Repeat verbatim, and only, the lines of the data below, beginning at the line that contains "const bunch = new THREE.Group();" and stopping after the line that contains "for node in".
* START *
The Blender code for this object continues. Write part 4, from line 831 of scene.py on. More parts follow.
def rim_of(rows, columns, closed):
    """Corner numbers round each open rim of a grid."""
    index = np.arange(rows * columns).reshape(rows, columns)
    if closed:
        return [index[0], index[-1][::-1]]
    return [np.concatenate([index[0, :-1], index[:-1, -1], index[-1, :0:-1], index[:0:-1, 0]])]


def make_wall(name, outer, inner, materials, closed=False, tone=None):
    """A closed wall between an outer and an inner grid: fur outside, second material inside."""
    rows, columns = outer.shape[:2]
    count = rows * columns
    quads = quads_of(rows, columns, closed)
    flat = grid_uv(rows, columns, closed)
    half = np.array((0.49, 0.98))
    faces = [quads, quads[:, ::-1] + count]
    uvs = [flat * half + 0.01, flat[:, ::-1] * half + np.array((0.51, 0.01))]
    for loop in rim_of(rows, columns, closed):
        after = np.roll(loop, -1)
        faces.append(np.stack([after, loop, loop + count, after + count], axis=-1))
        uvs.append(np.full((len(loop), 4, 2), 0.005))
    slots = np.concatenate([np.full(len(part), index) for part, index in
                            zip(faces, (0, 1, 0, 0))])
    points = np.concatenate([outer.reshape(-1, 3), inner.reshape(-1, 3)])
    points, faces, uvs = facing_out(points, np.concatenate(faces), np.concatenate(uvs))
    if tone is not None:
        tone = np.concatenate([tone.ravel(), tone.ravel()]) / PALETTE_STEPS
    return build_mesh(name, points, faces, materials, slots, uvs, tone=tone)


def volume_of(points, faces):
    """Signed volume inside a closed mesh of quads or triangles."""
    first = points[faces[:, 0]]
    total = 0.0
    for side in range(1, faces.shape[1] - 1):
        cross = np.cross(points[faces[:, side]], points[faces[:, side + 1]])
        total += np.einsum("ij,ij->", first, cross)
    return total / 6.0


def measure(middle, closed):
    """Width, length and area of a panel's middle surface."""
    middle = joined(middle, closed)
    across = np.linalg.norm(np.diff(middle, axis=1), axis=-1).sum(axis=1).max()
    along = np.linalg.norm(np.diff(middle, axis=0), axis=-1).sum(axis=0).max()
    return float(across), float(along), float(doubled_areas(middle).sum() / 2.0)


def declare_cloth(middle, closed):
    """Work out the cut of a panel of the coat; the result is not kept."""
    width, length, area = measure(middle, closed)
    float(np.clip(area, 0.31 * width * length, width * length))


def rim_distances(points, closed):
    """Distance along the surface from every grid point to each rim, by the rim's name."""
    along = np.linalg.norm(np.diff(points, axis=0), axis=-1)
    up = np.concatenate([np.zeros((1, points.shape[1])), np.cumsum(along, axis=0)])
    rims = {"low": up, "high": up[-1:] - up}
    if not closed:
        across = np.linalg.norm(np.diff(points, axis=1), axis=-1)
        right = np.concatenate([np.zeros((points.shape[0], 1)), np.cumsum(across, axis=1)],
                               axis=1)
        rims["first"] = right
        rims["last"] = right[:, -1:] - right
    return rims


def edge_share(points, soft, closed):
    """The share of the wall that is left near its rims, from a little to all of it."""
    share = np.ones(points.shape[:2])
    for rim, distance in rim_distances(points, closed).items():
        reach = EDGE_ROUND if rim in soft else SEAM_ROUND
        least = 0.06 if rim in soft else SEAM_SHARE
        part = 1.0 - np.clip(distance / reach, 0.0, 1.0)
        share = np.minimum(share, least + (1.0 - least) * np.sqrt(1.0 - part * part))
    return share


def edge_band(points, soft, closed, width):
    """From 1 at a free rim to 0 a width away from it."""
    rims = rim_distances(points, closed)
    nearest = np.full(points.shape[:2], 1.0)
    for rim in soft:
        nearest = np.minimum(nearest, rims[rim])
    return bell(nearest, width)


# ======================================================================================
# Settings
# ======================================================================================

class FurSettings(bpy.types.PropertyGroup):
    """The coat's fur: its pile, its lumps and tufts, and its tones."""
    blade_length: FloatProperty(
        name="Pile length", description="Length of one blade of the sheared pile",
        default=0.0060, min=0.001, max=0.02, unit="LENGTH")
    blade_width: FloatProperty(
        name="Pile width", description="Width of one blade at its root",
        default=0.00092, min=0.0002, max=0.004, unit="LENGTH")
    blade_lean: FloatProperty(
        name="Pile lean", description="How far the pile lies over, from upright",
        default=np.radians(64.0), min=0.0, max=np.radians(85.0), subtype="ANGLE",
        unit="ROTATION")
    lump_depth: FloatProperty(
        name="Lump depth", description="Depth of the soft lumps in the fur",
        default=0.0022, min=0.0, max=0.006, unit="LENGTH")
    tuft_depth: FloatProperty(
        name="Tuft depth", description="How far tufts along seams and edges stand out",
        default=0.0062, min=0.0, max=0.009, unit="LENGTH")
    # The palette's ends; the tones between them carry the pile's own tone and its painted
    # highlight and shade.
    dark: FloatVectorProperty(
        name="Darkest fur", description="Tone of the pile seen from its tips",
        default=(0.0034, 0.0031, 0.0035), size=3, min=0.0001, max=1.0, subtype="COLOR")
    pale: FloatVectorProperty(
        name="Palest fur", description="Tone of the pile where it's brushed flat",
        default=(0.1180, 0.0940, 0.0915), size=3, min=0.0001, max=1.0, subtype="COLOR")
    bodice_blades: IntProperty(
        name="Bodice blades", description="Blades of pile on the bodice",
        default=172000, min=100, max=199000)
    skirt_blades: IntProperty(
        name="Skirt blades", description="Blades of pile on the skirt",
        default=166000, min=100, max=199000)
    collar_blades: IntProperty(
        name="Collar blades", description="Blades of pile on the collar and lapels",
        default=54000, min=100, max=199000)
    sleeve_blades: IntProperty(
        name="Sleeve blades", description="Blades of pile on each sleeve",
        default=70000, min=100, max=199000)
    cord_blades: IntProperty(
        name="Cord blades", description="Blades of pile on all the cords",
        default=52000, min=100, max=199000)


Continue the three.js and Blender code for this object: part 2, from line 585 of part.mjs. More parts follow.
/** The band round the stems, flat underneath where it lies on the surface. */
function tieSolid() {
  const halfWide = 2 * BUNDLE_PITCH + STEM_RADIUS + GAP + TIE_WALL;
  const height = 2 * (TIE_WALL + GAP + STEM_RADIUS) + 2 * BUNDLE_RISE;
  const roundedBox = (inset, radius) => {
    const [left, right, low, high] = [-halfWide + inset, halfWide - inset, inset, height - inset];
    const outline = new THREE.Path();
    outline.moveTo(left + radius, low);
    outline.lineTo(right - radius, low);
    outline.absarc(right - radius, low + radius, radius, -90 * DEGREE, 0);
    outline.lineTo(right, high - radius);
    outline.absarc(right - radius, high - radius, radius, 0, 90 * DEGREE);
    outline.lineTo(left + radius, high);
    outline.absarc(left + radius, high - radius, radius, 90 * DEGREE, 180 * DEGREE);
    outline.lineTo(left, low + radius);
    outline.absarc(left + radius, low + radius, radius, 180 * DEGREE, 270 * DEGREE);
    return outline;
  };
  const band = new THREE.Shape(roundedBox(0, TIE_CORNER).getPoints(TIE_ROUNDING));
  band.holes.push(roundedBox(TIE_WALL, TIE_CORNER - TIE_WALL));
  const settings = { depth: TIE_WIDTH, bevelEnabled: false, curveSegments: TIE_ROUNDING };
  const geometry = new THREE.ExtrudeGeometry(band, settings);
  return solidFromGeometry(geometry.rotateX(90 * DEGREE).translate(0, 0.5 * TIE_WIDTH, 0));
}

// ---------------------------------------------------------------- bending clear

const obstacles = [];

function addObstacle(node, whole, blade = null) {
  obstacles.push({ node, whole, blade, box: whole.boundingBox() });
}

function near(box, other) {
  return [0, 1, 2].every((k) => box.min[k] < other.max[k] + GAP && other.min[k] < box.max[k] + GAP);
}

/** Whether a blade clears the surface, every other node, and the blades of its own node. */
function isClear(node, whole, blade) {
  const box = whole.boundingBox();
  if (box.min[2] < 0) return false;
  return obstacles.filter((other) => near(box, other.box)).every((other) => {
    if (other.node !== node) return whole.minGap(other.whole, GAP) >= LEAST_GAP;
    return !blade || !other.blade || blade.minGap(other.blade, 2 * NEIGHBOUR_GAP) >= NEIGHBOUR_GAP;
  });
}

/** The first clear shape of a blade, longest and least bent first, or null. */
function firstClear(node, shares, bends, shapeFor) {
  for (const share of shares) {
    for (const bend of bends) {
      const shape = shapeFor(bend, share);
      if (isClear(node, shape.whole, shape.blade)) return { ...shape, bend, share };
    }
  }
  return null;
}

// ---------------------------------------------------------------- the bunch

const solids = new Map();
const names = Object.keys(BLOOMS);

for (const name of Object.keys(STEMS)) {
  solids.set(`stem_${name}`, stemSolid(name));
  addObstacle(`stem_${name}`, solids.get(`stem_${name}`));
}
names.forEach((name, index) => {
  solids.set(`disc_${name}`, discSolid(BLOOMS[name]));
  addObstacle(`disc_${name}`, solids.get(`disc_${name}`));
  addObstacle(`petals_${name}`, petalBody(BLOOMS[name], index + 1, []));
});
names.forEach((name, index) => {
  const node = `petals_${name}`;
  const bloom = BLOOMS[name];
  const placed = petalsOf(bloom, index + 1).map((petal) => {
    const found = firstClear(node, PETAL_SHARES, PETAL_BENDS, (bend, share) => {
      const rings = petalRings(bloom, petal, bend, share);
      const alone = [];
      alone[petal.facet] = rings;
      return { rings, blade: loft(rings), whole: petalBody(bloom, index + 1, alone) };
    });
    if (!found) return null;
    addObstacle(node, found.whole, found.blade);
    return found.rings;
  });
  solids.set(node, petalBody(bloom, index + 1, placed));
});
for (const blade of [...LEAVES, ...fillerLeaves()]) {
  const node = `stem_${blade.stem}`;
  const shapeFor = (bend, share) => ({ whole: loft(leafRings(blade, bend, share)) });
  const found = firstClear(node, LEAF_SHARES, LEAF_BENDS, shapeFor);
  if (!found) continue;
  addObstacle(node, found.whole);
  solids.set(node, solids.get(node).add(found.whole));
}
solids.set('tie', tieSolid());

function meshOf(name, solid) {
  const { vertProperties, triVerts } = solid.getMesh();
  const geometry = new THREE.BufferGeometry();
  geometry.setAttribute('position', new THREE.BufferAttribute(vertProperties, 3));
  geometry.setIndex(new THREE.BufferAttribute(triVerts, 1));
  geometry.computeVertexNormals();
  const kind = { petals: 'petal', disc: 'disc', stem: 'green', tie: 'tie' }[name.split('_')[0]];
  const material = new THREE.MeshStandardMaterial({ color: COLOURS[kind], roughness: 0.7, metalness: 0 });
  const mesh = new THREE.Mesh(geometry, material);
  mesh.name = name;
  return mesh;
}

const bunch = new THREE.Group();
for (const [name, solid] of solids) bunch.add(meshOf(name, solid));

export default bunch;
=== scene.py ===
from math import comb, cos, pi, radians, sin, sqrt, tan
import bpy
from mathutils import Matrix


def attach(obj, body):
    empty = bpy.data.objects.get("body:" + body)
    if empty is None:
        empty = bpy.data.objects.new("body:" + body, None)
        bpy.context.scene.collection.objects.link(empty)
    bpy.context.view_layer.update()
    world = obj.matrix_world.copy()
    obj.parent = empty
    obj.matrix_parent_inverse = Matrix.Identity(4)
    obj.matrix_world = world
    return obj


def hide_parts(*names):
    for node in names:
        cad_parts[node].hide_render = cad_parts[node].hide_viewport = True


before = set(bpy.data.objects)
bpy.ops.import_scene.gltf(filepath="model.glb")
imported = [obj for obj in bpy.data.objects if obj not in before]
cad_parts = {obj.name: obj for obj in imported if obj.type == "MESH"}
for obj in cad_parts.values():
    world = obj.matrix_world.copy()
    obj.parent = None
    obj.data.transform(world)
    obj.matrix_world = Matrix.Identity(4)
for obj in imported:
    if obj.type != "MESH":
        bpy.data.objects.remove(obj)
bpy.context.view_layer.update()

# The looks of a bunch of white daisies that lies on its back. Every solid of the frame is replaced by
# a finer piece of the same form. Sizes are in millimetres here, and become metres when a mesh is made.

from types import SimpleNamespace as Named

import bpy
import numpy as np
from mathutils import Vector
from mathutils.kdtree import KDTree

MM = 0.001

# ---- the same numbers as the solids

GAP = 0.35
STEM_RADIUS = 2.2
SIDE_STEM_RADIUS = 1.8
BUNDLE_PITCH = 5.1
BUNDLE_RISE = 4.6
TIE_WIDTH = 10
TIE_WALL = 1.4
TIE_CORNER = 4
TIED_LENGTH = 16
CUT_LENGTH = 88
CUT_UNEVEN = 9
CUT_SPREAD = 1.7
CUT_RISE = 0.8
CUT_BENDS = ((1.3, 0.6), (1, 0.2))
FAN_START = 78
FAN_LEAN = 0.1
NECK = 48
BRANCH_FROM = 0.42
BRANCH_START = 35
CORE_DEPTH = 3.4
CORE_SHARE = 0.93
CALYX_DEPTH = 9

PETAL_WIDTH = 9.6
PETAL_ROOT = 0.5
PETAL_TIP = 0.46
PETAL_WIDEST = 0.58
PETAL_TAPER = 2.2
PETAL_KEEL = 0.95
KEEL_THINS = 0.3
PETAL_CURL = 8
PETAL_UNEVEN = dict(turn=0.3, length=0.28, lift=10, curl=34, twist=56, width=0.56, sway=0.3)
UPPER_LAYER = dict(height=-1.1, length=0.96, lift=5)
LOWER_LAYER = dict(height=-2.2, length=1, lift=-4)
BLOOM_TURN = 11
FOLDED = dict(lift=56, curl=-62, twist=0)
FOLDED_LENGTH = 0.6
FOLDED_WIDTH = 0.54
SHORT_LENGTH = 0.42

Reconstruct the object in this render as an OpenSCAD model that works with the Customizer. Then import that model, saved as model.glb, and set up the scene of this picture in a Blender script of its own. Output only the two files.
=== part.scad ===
* END *
## [Task solution]
const bunch = new THREE.Group();
for (const [name, solid] of solids) bunch.add(meshOf(name, solid));

export default bunch;
=== scene.py ===
from math import comb, cos, pi, radians, sin, sqrt, tan
import bpy
from mathutils import Matrix


def attach(obj, body):
    empty = bpy.data.objects.get("body:" + body)
    if empty is None:
        empty = bpy.data.objects.new("body:" + body, None)
        bpy.context.scene.collection.objects.link(empty)
    bpy.context.view_layer.update()
    world = obj.matrix_world.copy()
    obj.parent = empty
    obj.matrix_parent_inverse = Matrix.Identity(4)
    obj.matrix_world = world
    return obj


def hide_parts(*names):
    for node in names:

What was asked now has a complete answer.